[Start]
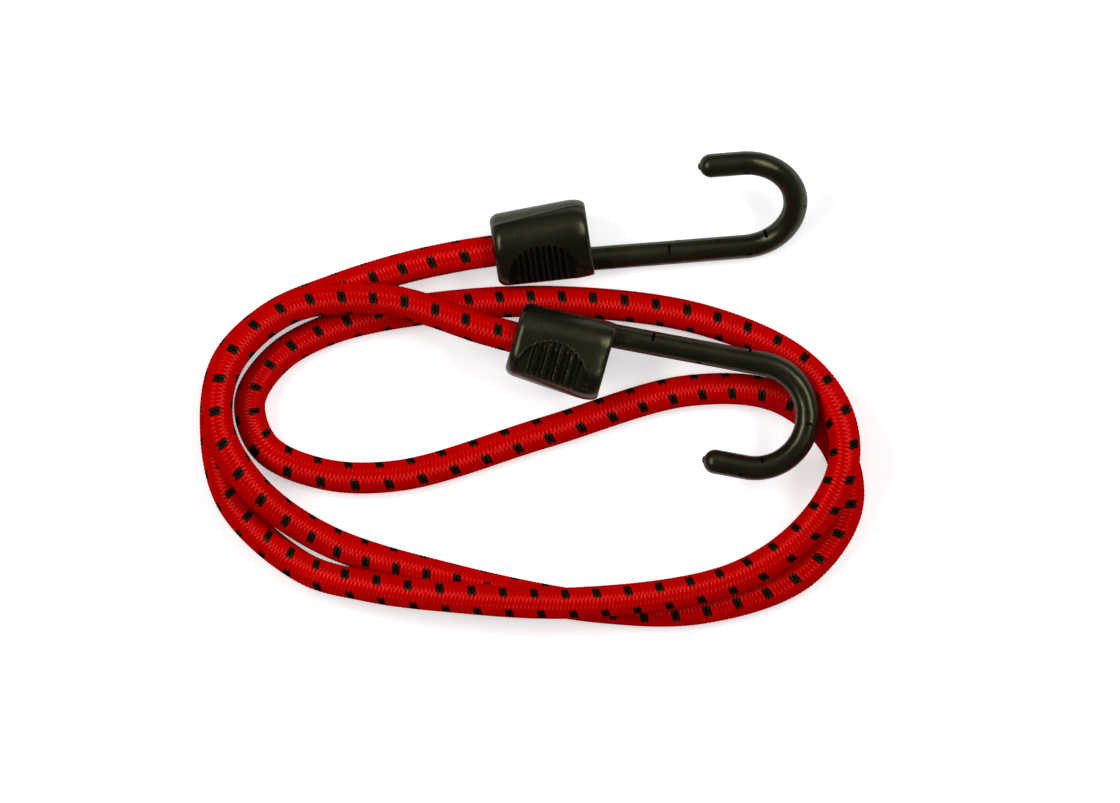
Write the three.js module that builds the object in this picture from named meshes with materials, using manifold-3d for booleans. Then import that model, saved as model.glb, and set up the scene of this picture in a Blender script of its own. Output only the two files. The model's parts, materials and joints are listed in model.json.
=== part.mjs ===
// A bungee cord: a rubber cored, braided cord laid in loose loops, with a moulded hook on each end.
//
// Millimetres, +Z up. The origin is on the surface that the cord lies on, under the middle of the box
// round the two hooks. Each end of the cord runs into the barrel of a hook, where a ring of wire that
// is closed round the cord holds it. The barrel turns freely round the cord's end.
import * as THREE from 'three';
import { mergeVertices } from 'three/addons/utils/BufferGeometryUtils.js';
import Module from 'manifold-3d';

const wasm = await Module();
wasm.setup();

// The cord: a braided sheath over a bundle of square cut rubber threads
const cord = {
  diameter: 8,
  sheathWall: 0.6,
  sheathSides: 12,
  boreSides: 8,
  threadSide: 1.25,
  threadRows: 3,
  stepsPerSpan: 2,
  gapChecksPerStep: 4,
  clearance: 0.3,
};

// The cord's middle line between its hooks, as it lies in loose loops
const laidPoints = [
  [-63.0, 12.1, 6.8],
  [-80.6, 6.6, 4.1],
  [-96.5, -0.3, 3.8],
  [-107.7, -11.4, 3.8],
  [-110.7, -25.7, 3.8],
  [-106.6, -46.6, 3.8],
  [-88.6, -63.4, 4.5],
  [-72.7, -68.0, 9.0],
  [-54.1, -70.5, 11.9],
  [-18.7, -72.2, 12.7],
  [20.3, -66.0, 11.4],
  [38.9, -53.3, 11.2],
  [47.5, -38.0, 12.7],
  [46.1, -24.3, 11.2],
  [35.6, -11.3, 6.2],
  [11.6, -0.8, 3.8],
  [-23.8, 3.6, 3.8],
  [-56.6, 1.9, 3.8],
  [-81.9, -3.4, 3.8],
  [-95.3, -11.0, 3.8],
  [-102.0, -21.7, 3.8],
  [-98.2, -33.1, 3.8],
  [-84.2, -39.7, 3.8],
  [-64.1, -40.2, 3.8],
  [-27.7, -29.4, 3.8],
  [9.0, -18.8, 3.8],
  [31.5, -20.6, 3.8],
  [45.8, -32.7, 3.8],
  [48.7, -48.2, 3.8],
  [37.5, -64.7, 3.8],
  [13.4, -73.5, 3.8],
  [-13.7, -73.5, 3.8],
  [-51.3, -66.3, 3.8],
  [-83.3, -56.2, 4.6],
  [-101.3, -42.9, 11.0],
  [-109.8, -27.5, 12.6],
  [-107.3, -12.1, 12.6],
  [-91.9, 1.8, 12.6],
  [-67.9, 4.0, 12.6],
];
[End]
Instructions for the task: Show the lines of the material that contain the word "with".

Complete answer:
Write the three.js module that builds the object in this picture from named meshes with materials, using manifold-3d for booleans. Then import that model, saved as model.glb, and set up the scene of this picture in a Blender script of its own. Output only the two files. The model's parts, materials and joints are listed in model.json.
// A bungee cord: a rubber cored, braided cord laid in loose loops, with a moulded hook on each end.